One has a million dollars. One just uses his noggin.
And remember that if something goes wrong with a property — say a roof blows off or a quake knocks it in half, who has to belly up to the counter and lay out tens of thousands of dollars? Maybe hundreds of thousands? Wealthy Willey has to lay out a lot of cash.
Broke Joe does not have to spend a nickel.
But you say — what if the property goes up?
Doesn’t Wealthy Willey make a lot of money? Sure. If the property appreciates. If it falls Wealthy Willey takes it in the shorts. Let Wealthy Willey sell his place — for either a huge profit or loss — in both cases the new owner is probably going to need someone like Broke Joe to manage the place.
Of course as a property manager for a vacation rental you are in a perfect position to find great deals. You know what the market can handle.
You have the inside track on what vacationers want.
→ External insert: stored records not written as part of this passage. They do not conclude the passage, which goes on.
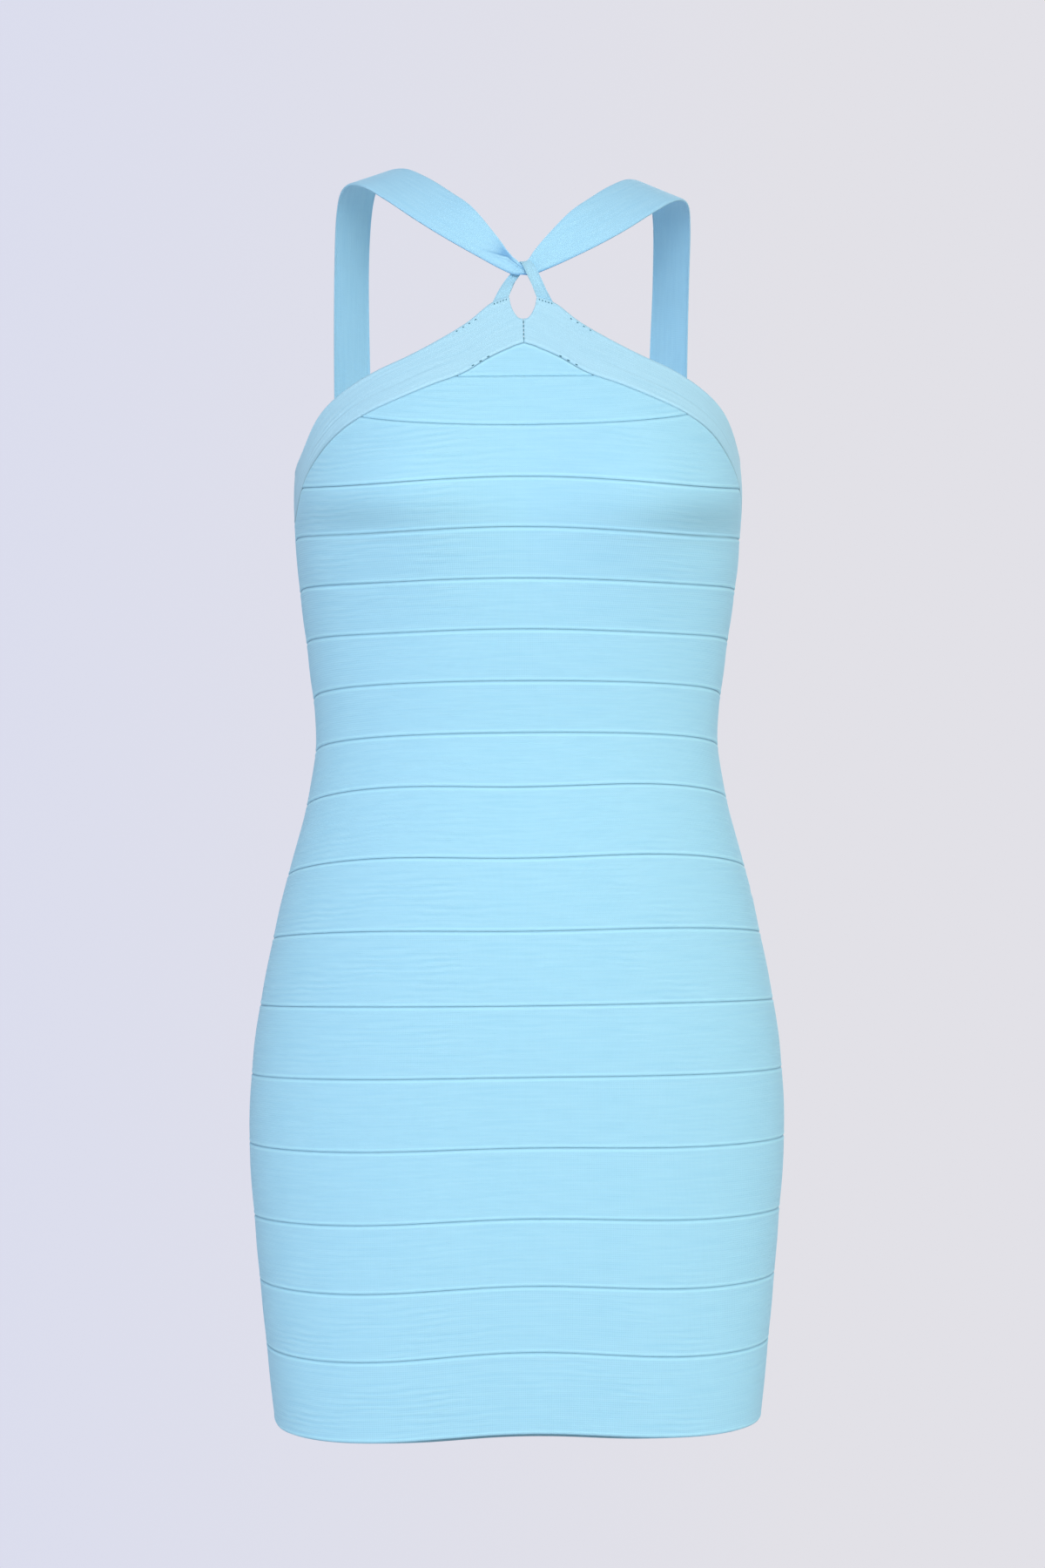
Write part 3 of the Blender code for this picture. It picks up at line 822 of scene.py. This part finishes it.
NECK_LOOP = (
    Cut(0.0090, -0.0678, 0.0820, 0.0193, -0.0692, 0.0860),
    Cut(0.0056, -0.0685, 0.0758, 0.0140, -0.0690, 0.0775),
    Cut(0.0025, -0.0680, 0.0691, 0.0106, -0.0678, 0.0700),
    Cut(0.0005, -0.0666, 0.0648, 0.0080, -0.0664, 0.0646),
    Cut(-0.0013, -0.0636, 0.0615, 0.0042, -0.0630, 0.0602),
    Cut(-0.0028, -0.0603, 0.0640, 0.0024, -0.0596, 0.0630),
    Cut(-0.0066, -0.0597, 0.0676, -0.0008, -0.0595, 0.0682),
    Cut(-0.0110, -0.0612, 0.0733, -0.0044, -0.0615, 0.0730),
    Cut(-0.0152, -0.0650, 0.0800, -0.0065, -0.0648, 0.0775),
    Cut(-0.0193, -0.0692, 0.0860, -0.0090, -0.0678, 0.0820),
)
RIBBON_ROWS = 49  # rows of a ribbon's grid, from edge to edge
EDGE_ROLL = 0.0008  # a ribbon's edges are rolled over this width


def ribbon_points(cuts, along, across):
    """Points of a ribbon: a smooth curve through each edge's places, joined straight across."""
    spots = np.arange(len(cuts), dtype=float)
    at = along * (len(cuts) - 1)
    first, second = (
        np.column_stack(
            [through(at, spots, column(cuts, f"{way}_{edge}")) for way in ("out", "back", "drop")]
        )
        for edge in (1, 2)
    )
    points = first[None] + across[:, None, None] * (second - first)[None]
    lean = np.interp(points[:, :, 2], column(LEANS, "drop"), column(LEANS, "slope"))
    points[:, :, 2] = lean * points[:, :, 0] - points[:, :, 2]
    return points


def ribbon_piece(node, cuts, columns, material, fold):
    """A ribbon with rolled edges. fold(along, across, edge) gives the lift and the shade that its
    own folds add. The grid's rows stand close together near both edges."""
    along = np.linspace(0.0, 1.0, columns)
    across = 0.5 - 0.5 * np.cos(np.pi * np.linspace(0.0, 1.0, RIBBON_ROWS))
    points = ribbon_points(cuts, along, across)
    wide = np.linalg.norm(points[-1] - points[0], axis=1)
    edge = np.minimum(across, 1 - across)[:, None] * wide[None, :]
    lift, shade = fold(along[None, :], across[:, None], edge)
    lift = lift + KNIT / 2 - GROOVE * np.exp(-((edge / EDGE_ROLL) ** 2))
    step = np.linalg.norm(np.diff(points.mean(axis=0), axis=0), axis=1)
    way = np.concatenate([[0.0], np.cumsum(step)])
    height = across[:, None] * wide[None, :]
    cloth = np.stack(np.broadcast_arrays(way[None, :], height, shade), axis=2)
    piece = surface(f"{node}_knit", lifted(points, lift), cloth, material, node)
    declare_sheet(points)


GATHER = 0.00025  # height of the small folds in the loop
ROLL_OVER = 0.0008  # height of the long fold, and depth of the hollow above it
FOLD_ALONG = (0.360, 0.385, 0.417, 0.458, 0.500)  # the long fold's line, by share of the length
FOLD_ACROSS = (0.20, 0.45, 0.78, 0.76, 0.68)  # and by share of the width there
FOLD_START, FOLD_END = 0.365, 0.505  # it fades in and out at these shares of the length
HOLLOW_AT = 0.407  # and the hollow above it is deepest here


def strap_fold(along, across, edge):
    """Small folds gather the strap in the loop: a slanting wave under a bell about the middle. On
    the left the cloth below a long line rolls over the cloth above it, which lies back in painted
    shade, with painted shade along the line itself; both lower edges roll under beside the loop,
    with painted shade along them."""
    near = np.exp(-(((along - 0.5) / 0.05) ** 2))
    lift = GATHER * near * np.sin(2 * np.pi * (1.6 * across + 3.0 * (along - 0.5)))
    start = np.clip((along - FOLD_START) / 0.03, 0, 1)
    fade = start * np.clip((FOLD_END - along) / 0.01, 0, 1)
    past = across - np.interp(along, FOLD_ALONG, FOLD_ACROSS)
    line = np.exp(-((past / 0.04) ** 2))
    rim = np.exp(-(((1 - across) / 0.06) ** 2))
    bell = np.exp(-(((along - HOLLOW_AT) / 0.034) ** 2))
    hollow = np.clip(past / 0.06, 0, 1) * bell * (1 - rim)
    rolled = np.exp(-(((past + 0.09) / 0.09) ** 2))
    lift = lift + fade * (ROLL_OVER * rolled - ROLL_OVER * hollow)
    beside = np.exp(-(((along - 0.5) / 0.14) ** 2))
    under = np.exp(-((edge / EDGE_ROLL) ** 2)) * (across < 0.5) * beside
    # Painted shade along the fold's line, in the hollow above it and on the rolled-under lower
    # edges
    return lift, fade * (2.0 * line + 1.7 * hollow) + np.where(along > 0.5, 2.8, 1.9) * under


def plain(along, across, edge):
    """No folds, and a little shade at the edges."""
    return np.zeros_like(along * across), 0.25 * np.exp(-((edge / ROLL) ** 2))


def gathered(drops):
    """The strap's cuts from the loop on, with the upper edge moved to these drops beside it."""
    moved = [cut._replace(drop_2=drop) for cut, drop in zip(NECK_STRAP, drops)]
    return [*moved, *NECK_STRAP[len(drops) :]]


def mirrored(cuts):
    """The cuts of the other half, from its end to the cut next to the middle."""
    return [cut._replace(out_1=-cut.out_1, out_2=-cut.out_2) for cut in cuts[:0:-1]]


# The strap's painted shade goes towards a deep blue
strap_knit = knit_material(
    "strap_knit", (0.355, 0.68, 0.89), (0.415, 0.74, 0.93), (0.16, 0.38, 0.64), relief=0.25
)
loop_knit = knit_material("loop_knit", (0.36, 0.66, 0.82), (0.42, 0.72, 0.87))
right_half = gathered((0.0625, 0.0588, 0.0528, 0.0440))
left_half = mirrored(gathered((0.0625, 0.0597, 0.0560, 0.0460)))
ribbon_piece("neck_strap", [*left_half, *right_half], 400, strap_knit, strap_fold)
# The loop's ends are tucked in behind the bands' upper edges, by this much back and down
TUCK = (0.0, 0.0008, 0.0018) * 2
right_end, left_end = (Cut(*np.add(cut, TUCK)) for cut in (NECK_LOOP[0], NECK_LOOP[-1]))
loop = [right_end, *NECK_LOOP[1:-1], left_end]
ribbon_piece("neck_loop", loop, 96, loop_knit, plain)
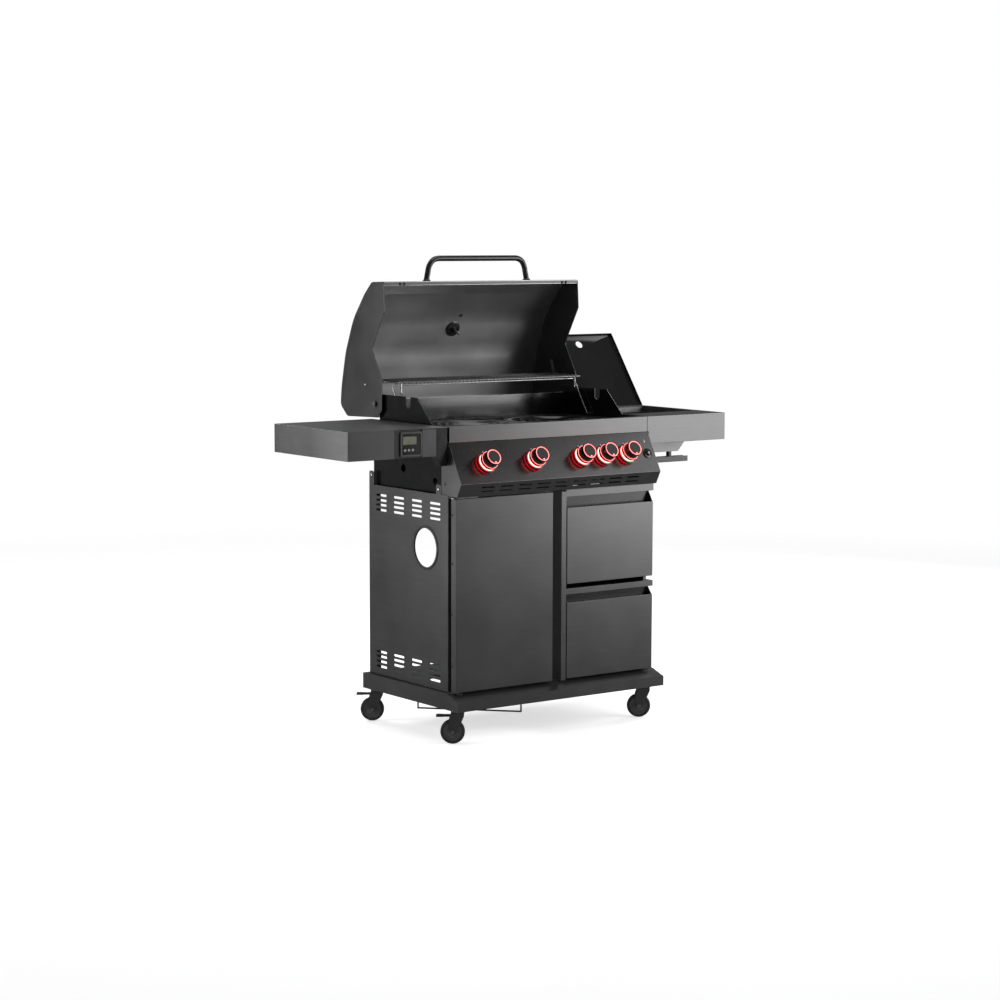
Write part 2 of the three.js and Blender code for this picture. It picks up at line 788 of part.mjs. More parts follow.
// ---------------------------------------------------------------- lid
// Outline of a side plate as it stands open, from the front lip over the back to the pivot.
const LID_BACK = [
  [160.5, 1315],
  [222, 1313],
  [262, 1276],
  [322, 1202],
  [366, 1100],
  [389, 997],
  [395, 942],
  [357, 909],
  [199, 914],
];
const LID_OUTLINE = [...LID_BACK, [193, 914], [170, 936], [169, 1028], [222, 1115], [155, 1229]];

// The upper pivot of the rack: with the other three it makes a parallelogram.
const RACK_PIN = [
  LID_PIVOT[0] + RACK_PIVOT[0] - LEG_ROOT[0],
  LID_PIVOT[1] + RACK_PIVOT[1] - LEG_ROOT[1],
];

function lidPlate() {
  const bolt = circle(...LID_PIVOT, 5.7, 12);
  const plate = slab(X, LID_OUTLINE, -LID_X - 1.5, -LID_X + 1.5, [bolt]);
  return join(plate, bar([-LID_X, ...RACK_PIN], [-343, ...RACK_PIN], 3, 10));
}

// Where the thermometer goes through the lid, and the way out through the sheet there.
const DIAL = { x: 10, y: 338, z: 1165, out: [0, 0.918, 0.396] };
const onDial = (d) => [DIAL.x, DIAL.y + DIAL.out[1] * d, DIAL.z + DIAL.out[2] * d];

function lidShell() {
  const reach = LID_X - 1.5 - GAP;
  const skin = slab(X, band(LID_BACK, -SHEET), -reach, reach);
  const lip = block([-reach, reach], [160.5, 162.5], [1305, 1314]);
  return cut(join(skin, lip), bar(onDial(-20), onDial(20), 10.8, 12));
}

const LID_HANDLE = { x: 182, y: 192, r: 8.5, foot: 1316, top: 1381.5 };

function lidHandle() {
  const { x, y, r, foot, top } = LID_HANDLE;
  const corners = [
    [-x - 4, y, foot],
    [-x + 10, y, top],
    [x - 10, y, top],
    [x + 4, y, foot],
  ];
  const bow = wire(corners, r, 36, 8, 28);
  const trim = block([-x - 30, x + 30], [y - 20, y + 20], [foot - 30, foot]);
  return cut(bow, trim);
}

// Dial thermometer through the lid: probe and flange inside, dial outside.
function lidThermometer() {
  return join(
    bar(onDial(-44), onDial(-5), 3, 8),
    bar(onDial(-8), onDial(-3), 22, 16),
    bar(onDial(-4), onDial(2), 10, 10),
    bar(onDial(0.6), onDial(16), 32, 20),
  );
}

piece("lid_shell", lidShell(), POWDER);
piece("lid_left_plate", lidPlate(), PANEL_GREY);
piece("lid_right_plate", mirrorX(lidPlate()), PANEL_GREY);
piece("lid_handle", lidHandle(), PLASTIC);
piece("lid_thermometer", lidThermometer(), STEEL);

// ---------------------------------------------------------------- warming rack
const RACK = { z: 1018, x: 342, front: 125, back: 255, wires: 10 };

function warmingRack() {
  const { z, x, front, back, wires } = RACK;
  const rails = [front, 190, back].map((y) => block([-x, x], [y - 2.5, y + 2.5], [z - 3, z + 2]));
  const span = 322;
  const cross = Array.from({ length: wires + 1 }, (_, i) => {
    const cx = -span + (2 * span * i) / wires;
    return block([cx - 1.5, cx + 1.5], [front, back], [z - 1, z + 2]);
  });
  const feet = [-span, span].map((cx) => bar([cx, front, 986], [cx, front, z], 2.4, 6));
  const [py, pz] = RACK_PIN;
  const hanger = [
    [back - 6, z - 4],
    [back + 6, z - 4],
    [py + 8, pz],
    [py, pz + 8],
    [py - 8, pz],
  ];
  const hangers = [-1, 1].map((side) => {
    const [low, high] = side < 0 ? [-346, -344] : [344, 346];
    const plate = slab(X, hanger, low, high, [circle(py, pz, 3.8, 12)]);
    const neck = bar([side * (x - 2), back, z], [side * 345, back, z], 3, 8);
    return join(plate, neck);
  });
  return join(rails, cross, feet, hangers);
}

piece("warming_rack", warmingRack(), STEEL);

// A bent rod: it lifts the rack at its cross bar and swings in holes in the firebox.
function rackLegs() {
  const half = [
    [352.5, ...LEG_ROOT],
    [338, ...LEG_ROOT],
    [338, ...RACK_PIVOT],
  ];
  const other = half.map(([x, y, z]) => [-x, y, z]).reverse();
  return rod([...half, ...other], 2.4);
}

piece("rack_legs", rackLegs(), STEEL);

// ---------------------------------------------------------------- door
const DOOR = { x: [-363, -17], depth: 23, z: [150, 706] };

// A folded pan, open at the back, with a pin at each end near its left edge.
function door() {
  const [x0, x1] = DOOR.x;
  const [z0, z1] = DOOR.z;
  const back = FACE + DOOR.depth;
  const skin = cut(
    block([x0, x1], [FACE, back], [z0, z1]),
    block([x0 + SHEET, x1 - SHEET], [FACE + SHEET, back + 5], [z0 + SHEET, z1 - SHEET]),
  );
  const [px, py] = DOOR_PIVOT;
  const pins = [
    bar([px, py, z0 - 3.3], [px, py, z0 + 12], 3, 10),
    bar([px, py, z1 - 12], [px, py, z1 + 3.6], 3, 10),
  ];
  return join(skin, pins);
}

piece("door", door(), PANEL_GREY);

// ---------------------------------------------------------------- drawers
const DRAWER = { x: [36, 361], boxX: [47, 351], boxBack: 195, face: 225, side: 190 };
const GRIP = { depth: 25, drop: 8 };

// Front with a finger recess above its face, and an open box behind it.
function drawer(z0, top) {
  const [x0, x1] = DRAWER.x;
  const backOfFront = FACE + GRIP.depth;
  const faceTop = z0 + DRAWER.face;
  const section = [
    [FACE, z0],
    [backOfFront + SHEET, z0],
    [backOfFront + SHEET, top],
    [backOfFront, top],
    [backOfFront, faceTop - GRIP.drop],
    [FACE, faceTop],
  ];
  const hollow = [
    [FACE + SHEET, z0 + SHEET],
    [backOfFront, z0 + SHEET],
    [backOfFront, faceTop - GRIP.drop - SHEET],
    [FACE + SHEET, faceTop - SHEET - 1],
  ];
  const vent = block([x0 + 20, x1 - 20], [backOfFront - 5, backOfFront + 5], [z0 + 6, z0 + 12]);
  const front = cut(slab(X, section, x0, x1), slab(X, hollow, x0 + SHEET, x1 - SHEET), vent);
  const cheek = [
    [FACE, faceTop - 3],
    [backOfFront + 1, faceTop - 12],
    [backOfFront + 1, top],
    [backOfFront - 4, top],
  ];
  const cheeks = [
    slab(X, cheek, x0, x0 + SHEET),
    slab(X, cheek, x1 - SHEET, x1),
  ];
  const [b0, b1] = DRAWER.boxX;
  const boxTop = z0 + 12 + DRAWER.side;
  const box = cut(
    block([b0, b1], [backOfFront + 1, DRAWER.boxBack], [z0 + 12, boxTop]),
    block([b0 + SHEET, b1 - SHEET], [backOfFront, DRAWER.boxBack - SHEET], [z0 + 14, boxTop + 9]),
  );
  return join(front, cheeks, box);
}

piece("upper_drawer", drawer(432, RAILS[0][0] - SHEET), PANEL_GREY);
piece("lower_drawer", drawer(151, RAILS[1][0] - SHEET), PANEL_GREY);

// ---------------------------------------------------------------- casters
// In a caster's own frame the swivel axis is Z and the wheel trails along +X.
const AXLE = [CASTER.trail, CASTER.wheel];

function fork() {
  const plate = (y) => {
    const outline = [
      [-17, 90],
      [-17, 80],
      [AXLE[0] - 9, AXLE[1] - 4],
      [AXLE[0], AXLE[1] - 10],
      [AXLE[0] + 9, AXLE[1] - 4],
      [AXLE[0] + 10, 72],
      [20, 90],
    ];
    return slab(Y, outline, y, y + SHEET);
  };
  const crown = block([-17, 20], [-17, 17], [88, 91]);
  const race = bar([0, 0, 90], [0, 0, 107.5], 20, 16, 22);
  const axle = bar([AXLE[0], -19, AXLE[1]], [AXLE[0], 19, AXLE[1]], 4, 10);
  const nuts = [-1, 1].map((side) =>
    bar([AXLE[0], side * 16, AXLE[1]], [AXLE[0], side * 20.5, AXLE[1]], 7, 6),
  );
  return join(plate(-17), plate(15), crown, race, axle, nuts);
}

function wheel() {
  const half = CASTER.width / 2;
  const r = CASTER.wheel;
  const bore = 4.6;
  const profile = [
    [bore, -half - 1],
    [11, -half - 1],
    [13, -half + 3],
    [25, -half],
    [r - 3, -half],
    [r, -half + 4],
    [r, half - 4],
    [r - 3, half],
    [25, half],
    [13, half - 3],
    [11, half + 1],
    [bore, half + 1],
    [bore, -half - 1],
  ];
  const points = profile.map(([a, b]) => new THREE.Vector2(a, b));
  const turned = new THREE.LatheGeometry(points, 20);
  return solid(turned.translate(AXLE[0], 0, AXLE[1]));
}

const BRAKE = { pivot: [4, 83], reach: 62 };

function brakePedal() {
  const [x, z] = BRAKE.pivot;
  const arm = block([x - 4, 46], [-10, 10], [79, 84]);
  const tread = block([42, BRAKE.reach], [-15, 15], [79, 84]);
  const tip = bar([BRAKE.reach, -15, 81.5], [BRAKE.reach, 15, 81.5], 2.5, 8);
  const stem = bar([x, -14, z], [x, 14, z], 2.5, 8);
  return join(arm, tread, tip, stem);
}

const CORNERS = [
  ["front_left", -CASTER.x, CASTER.front],
  ["front_right", CASTER.x, CASTER.front],
  ["rear_left", -CASTER.x, CASTER.back],
  ["rear_right", CASTER.x, CASTER.back],
];
CORNERS.forEach(([corner, x, y]) => {
  const swivel = new THREE.Group();
  swivel.position.set(x, y, 0);
  swivel.rotation.z = THREE.MathUtils.degToRad(CASTER_HEADING);
  object.add(swivel);
  piece(`${corner}_fork`, fork(), DARK, swivel);
  piece(`${corner}_wheel`, wheel(), RUBBER, swivel);
  if (corner.endsWith("left")) piece(`${corner}_brake`, brakePedal(), PLASTIC, swivel);
});

const root = new THREE.Group();
root.position.set(ORIGIN_SHIFT[0], ORIGIN_SHIFT[1], 0);
root.add(object);

export default root;
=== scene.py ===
import json
import math

import bmesh
import bpy
from mathutils import Matrix, Vector


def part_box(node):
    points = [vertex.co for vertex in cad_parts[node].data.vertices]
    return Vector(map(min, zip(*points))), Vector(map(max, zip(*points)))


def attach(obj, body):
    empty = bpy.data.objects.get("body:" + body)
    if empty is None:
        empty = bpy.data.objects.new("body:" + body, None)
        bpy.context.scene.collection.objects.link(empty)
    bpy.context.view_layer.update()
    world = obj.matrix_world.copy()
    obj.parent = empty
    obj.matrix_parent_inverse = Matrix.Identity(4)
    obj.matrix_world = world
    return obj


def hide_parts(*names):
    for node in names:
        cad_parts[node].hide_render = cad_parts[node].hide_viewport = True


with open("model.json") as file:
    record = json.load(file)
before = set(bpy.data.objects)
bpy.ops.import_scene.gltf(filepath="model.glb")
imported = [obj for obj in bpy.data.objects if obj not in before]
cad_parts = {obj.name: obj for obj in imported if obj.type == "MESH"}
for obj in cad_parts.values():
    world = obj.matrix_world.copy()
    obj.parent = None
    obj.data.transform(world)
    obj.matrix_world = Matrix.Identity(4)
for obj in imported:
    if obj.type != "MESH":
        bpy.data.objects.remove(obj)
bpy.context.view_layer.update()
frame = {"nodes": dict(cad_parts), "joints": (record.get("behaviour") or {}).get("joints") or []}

# ------------------------------------------------------------------ places
JOINTS = {joint["name"]: joint for joint in frame["joints"]}
BASE_LOW, BASE_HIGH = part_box("base_tray")
MIDDLE = (BASE_LOW + BASE_HIGH) / 2
MM = 0.001


def at(x, y, z):
    """A point in millimetres about the middle of the base, as a point of the frame."""
    return Vector((MIDDLE.x + x * MM, MIDDLE.y + y * MM, z * MM))


def pivot(joint):
    return Vector(JOINTS[joint]["pos_m"])


def axis_of(joint):
    return Vector(JOINTS[joint]["axis"]).normalized()


# ------------------------------------------------------------------ material nodes
def new_material(name):
    material = bpy.data.materials.new(name)
    material.use_nodes = True
    tree = material.node_tree
    shader = tree.nodes["Principled BSDF"]
    coords = tree.nodes.new("ShaderNodeTexCoord").outputs["Object"]
    return material, tree, shader, coords


def noise(tree, coords, scale, detail=4.0, stretch=(1, 1, 1)):
    mapping = tree.nodes.new("ShaderNodeMapping")
    mapping.inputs["Scale"].default_value = stretch
    texture = tree.nodes.new("ShaderNodeTexNoise")
    texture.inputs["Scale"].default_value = scale
    texture.inputs["Detail"].default_value = detail
    texture.inputs["Roughness"].default_value = 0.55
    tree.links.new(coords, mapping.inputs["Vector"])
    tree.links.new(mapping.outputs["Vector"], texture.inputs["Vector"])
    return texture.outputs["Fac"]


def spread(tree, value, low, high, start=0.3, end=0.7):
    remap = tree.nodes.new("ShaderNodeMapRange")
    remap.inputs["From Min"].default_value = start
    remap.inputs["From Max"].default_value = end
    remap.inputs["To Min"].default_value = low
    remap.inputs["To Max"].default_value = high
    tree.links.new(value, remap.inputs["Value"])
    return remap.outputs["Result"]


def blend_colours(tree, value, first, second):
    ramp = tree.nodes.new("ShaderNodeValToRGB")
    ramp.color_ramp.elements[0].position = 0.3
    ramp.color_ramp.elements[1].position = 0.7
    ramp.color_ramp.elements[0].color = (*first, 1)
    ramp.color_ramp.elements[1].color = (*second, 1)
    tree.links.new(value, ramp.inputs["Fac"])
    return ramp.outputs["Color"]


def add_bump(tree, shader, height, strength, distance):
    bump = tree.nodes.new("ShaderNodeBump")
    bump.inputs["Strength"].default_value = strength
    bump.inputs["Distance"].default_value = distance
    tree.links.new(height, bump.inputs["Height"])
    tree.links.new(bump.outputs["Normal"], shader.inputs["Normal"])


def grey(level, warmth=0.0):
    return (level * (1 + warmth), level, level * (1 - warmth))


def coated_metal(name, colours, metallic, rough, grain, bump, brushed=None):
    """Sheet metal with a thin coat: cloudy tone, uneven gloss and a fine grain."""
    material, tree, shader, coords = new_material(name)
    clouds = noise(tree, coords, 7.0, 5.0)
    tone = clouds
    if brushed:
        lines = noise(tree, coords, 1.0, 3.0, brushed)
        mix = tree.nodes.new("ShaderNodeMix")
        mix.inputs["Factor"].default_value = 0.55
        tree.links.new(clouds, mix.inputs["A"])
        tree.links.new(lines, mix.inputs["B"])
        tone = mix.outputs["Result"]
    colour = blend_colours(tree, tone, *colours)
    tree.links.new(colour, shader.inputs["Base Color"])
    tree.links.new(spread(tree, tone, *rough), shader.inputs["Roughness"])
    shader.inputs["Metallic"].default_value = metallic
    add_bump(tree, shader, noise(tree, coords, grain, 2.0), bump, 0.0004)
    return material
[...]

You know who is selling before the local real estate agent.
So what kind of energy and time does it take to manage a vacation rental? Once things are set up, about two hours a week per property. So five properties is ten hours a week. That’s not a forty hour work week.
That’s a forty hour work month — and you can earn up to $72,000 a year. Imagine what you could make if you doubled your hours and worked twenty hours a week.
So to recap. You cannot depend on getting a job in today’s world. You have to make it happen yourself. By using your head, you can make more money than a guy with a million dollars.
There are significant management fees to be earned in looking after vacation property. The best way to learn is to work for a vacation rental company and take a few courses. You already have 90 percent of the skills that are required to be your own boss.
A good book on how to manage property is called: The Unofficial Guide to Managing Rental Property by Melissa Prandi.
Another book that is worth looking at is: Property Management for Dummies by Robert S. Griswold. Both are on sale on Amazon.com.